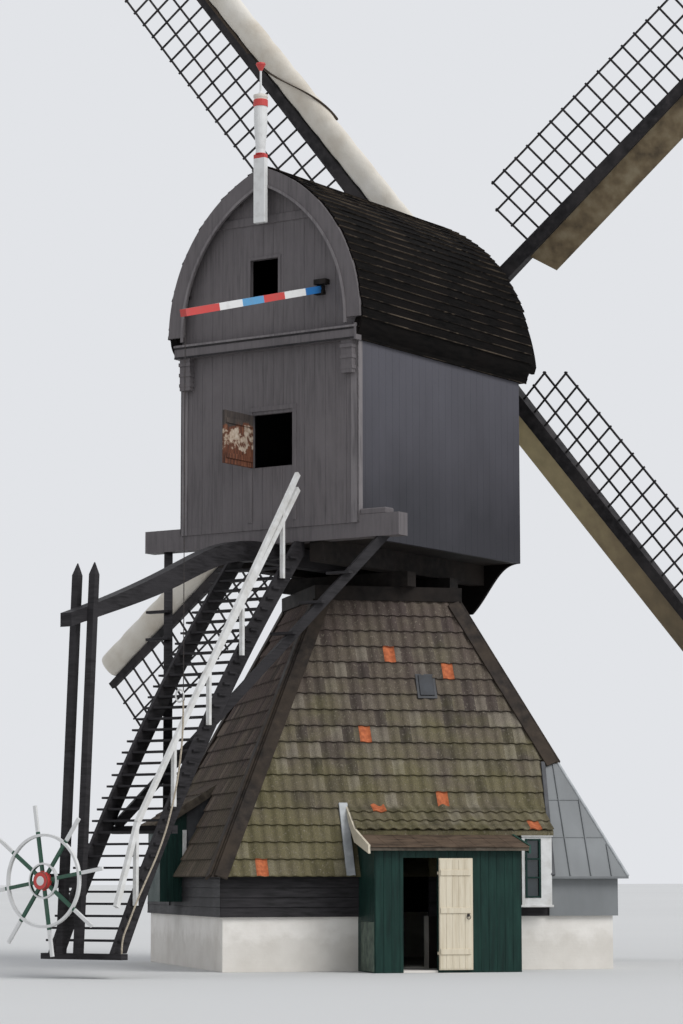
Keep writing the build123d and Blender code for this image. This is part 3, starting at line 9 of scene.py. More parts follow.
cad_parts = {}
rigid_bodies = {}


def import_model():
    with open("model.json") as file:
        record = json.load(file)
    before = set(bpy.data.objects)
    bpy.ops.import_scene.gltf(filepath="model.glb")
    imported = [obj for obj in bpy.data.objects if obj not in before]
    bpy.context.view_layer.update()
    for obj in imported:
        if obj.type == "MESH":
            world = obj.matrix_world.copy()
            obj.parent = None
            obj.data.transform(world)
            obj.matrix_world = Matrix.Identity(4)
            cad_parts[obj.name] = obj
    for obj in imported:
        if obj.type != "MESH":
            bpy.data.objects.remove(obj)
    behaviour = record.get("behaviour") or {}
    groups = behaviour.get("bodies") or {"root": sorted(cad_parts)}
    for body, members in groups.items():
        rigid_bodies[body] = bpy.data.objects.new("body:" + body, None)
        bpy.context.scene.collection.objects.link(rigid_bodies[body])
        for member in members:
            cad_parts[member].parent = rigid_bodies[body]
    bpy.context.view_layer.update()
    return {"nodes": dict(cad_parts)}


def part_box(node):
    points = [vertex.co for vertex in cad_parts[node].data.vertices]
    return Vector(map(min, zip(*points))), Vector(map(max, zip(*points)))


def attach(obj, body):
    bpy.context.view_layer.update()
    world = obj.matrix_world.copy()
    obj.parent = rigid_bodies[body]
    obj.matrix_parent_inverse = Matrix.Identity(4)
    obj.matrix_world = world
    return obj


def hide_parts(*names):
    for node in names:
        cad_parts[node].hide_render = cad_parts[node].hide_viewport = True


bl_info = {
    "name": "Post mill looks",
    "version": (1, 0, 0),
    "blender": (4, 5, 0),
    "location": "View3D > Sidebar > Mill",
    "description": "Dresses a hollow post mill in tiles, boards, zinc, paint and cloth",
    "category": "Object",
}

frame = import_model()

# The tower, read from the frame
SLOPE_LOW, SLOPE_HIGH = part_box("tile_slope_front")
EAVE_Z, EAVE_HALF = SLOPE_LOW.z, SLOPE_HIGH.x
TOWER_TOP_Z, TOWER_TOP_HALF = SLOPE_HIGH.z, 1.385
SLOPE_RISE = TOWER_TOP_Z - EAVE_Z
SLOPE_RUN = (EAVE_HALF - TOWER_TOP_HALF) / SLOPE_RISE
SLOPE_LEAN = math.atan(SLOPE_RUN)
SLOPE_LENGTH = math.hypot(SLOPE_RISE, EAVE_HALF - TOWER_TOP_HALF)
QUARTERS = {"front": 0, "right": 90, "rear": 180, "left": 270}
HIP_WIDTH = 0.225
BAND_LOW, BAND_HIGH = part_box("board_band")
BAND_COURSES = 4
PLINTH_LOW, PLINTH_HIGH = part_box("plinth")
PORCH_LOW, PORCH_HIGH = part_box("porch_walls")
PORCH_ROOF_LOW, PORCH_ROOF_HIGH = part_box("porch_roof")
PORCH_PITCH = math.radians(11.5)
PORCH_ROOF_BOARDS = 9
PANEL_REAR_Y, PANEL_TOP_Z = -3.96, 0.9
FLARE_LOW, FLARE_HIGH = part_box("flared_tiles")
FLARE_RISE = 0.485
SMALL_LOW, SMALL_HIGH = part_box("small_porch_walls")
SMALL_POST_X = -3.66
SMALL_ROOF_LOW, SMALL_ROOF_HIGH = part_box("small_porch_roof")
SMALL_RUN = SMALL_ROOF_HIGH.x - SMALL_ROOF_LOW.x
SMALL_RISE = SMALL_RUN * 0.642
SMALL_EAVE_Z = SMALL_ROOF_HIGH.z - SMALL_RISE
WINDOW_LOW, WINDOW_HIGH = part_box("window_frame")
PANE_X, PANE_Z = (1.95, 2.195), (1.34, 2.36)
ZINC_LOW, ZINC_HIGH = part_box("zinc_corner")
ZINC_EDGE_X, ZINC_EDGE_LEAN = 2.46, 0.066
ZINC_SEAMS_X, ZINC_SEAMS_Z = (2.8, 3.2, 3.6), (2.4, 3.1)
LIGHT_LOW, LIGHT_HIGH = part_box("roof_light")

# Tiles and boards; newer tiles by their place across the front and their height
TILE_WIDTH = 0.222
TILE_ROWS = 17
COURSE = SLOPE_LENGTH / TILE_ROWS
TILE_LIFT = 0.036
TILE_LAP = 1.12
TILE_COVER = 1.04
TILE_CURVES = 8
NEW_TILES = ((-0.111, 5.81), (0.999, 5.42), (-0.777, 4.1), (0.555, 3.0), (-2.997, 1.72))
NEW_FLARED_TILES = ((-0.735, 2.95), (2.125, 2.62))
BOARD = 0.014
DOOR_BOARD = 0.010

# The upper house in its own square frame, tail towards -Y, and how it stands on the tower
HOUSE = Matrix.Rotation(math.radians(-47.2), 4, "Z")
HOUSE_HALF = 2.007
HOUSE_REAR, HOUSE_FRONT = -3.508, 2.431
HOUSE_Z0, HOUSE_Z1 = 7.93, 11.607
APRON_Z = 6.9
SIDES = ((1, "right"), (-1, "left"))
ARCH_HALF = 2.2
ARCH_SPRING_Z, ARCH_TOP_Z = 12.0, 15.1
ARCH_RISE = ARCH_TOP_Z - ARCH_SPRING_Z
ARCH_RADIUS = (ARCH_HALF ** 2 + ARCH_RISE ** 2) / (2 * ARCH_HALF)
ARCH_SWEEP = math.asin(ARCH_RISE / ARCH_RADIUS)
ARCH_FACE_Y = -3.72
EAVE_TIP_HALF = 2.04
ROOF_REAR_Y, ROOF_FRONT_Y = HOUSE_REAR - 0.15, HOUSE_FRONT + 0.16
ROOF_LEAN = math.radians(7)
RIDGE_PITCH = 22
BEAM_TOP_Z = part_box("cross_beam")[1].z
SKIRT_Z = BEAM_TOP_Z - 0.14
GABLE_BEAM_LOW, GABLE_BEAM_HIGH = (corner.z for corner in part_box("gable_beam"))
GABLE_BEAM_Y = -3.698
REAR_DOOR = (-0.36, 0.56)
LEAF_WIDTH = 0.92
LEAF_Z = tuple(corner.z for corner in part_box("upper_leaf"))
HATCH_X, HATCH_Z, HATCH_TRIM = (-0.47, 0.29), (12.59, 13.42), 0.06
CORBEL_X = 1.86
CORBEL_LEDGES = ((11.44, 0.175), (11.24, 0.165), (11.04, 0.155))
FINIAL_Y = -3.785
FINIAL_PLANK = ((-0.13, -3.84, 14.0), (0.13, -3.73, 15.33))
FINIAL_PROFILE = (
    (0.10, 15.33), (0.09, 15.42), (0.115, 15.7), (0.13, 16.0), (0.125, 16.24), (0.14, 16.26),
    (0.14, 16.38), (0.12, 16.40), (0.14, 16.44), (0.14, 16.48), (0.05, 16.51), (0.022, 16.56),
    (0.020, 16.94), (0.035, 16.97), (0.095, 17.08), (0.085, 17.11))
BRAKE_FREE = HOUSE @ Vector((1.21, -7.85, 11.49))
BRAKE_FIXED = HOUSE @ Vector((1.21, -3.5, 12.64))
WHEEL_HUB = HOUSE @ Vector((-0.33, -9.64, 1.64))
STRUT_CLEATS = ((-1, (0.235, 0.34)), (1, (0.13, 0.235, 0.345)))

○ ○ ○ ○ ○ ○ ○

The lines to extract from the data above begin with the line containing "for node in" and end with the line containing "frame = import_model()". Extract them exactly, including both.

▶ TASK RESPONSE
    for node in names:
        cad_parts[node].hide_render = cad_parts[node].hide_viewport = True


bl_info = {
    "name": "Post mill looks",
    "version": (1, 0, 0),
    "blender": (4, 5, 0),
    "location": "View3D > Sidebar > Mill",
    "description": "Dresses a hollow post mill in tiles, boards, zinc, paint and cloth",
    "category": "Object",
}

frame = import_model()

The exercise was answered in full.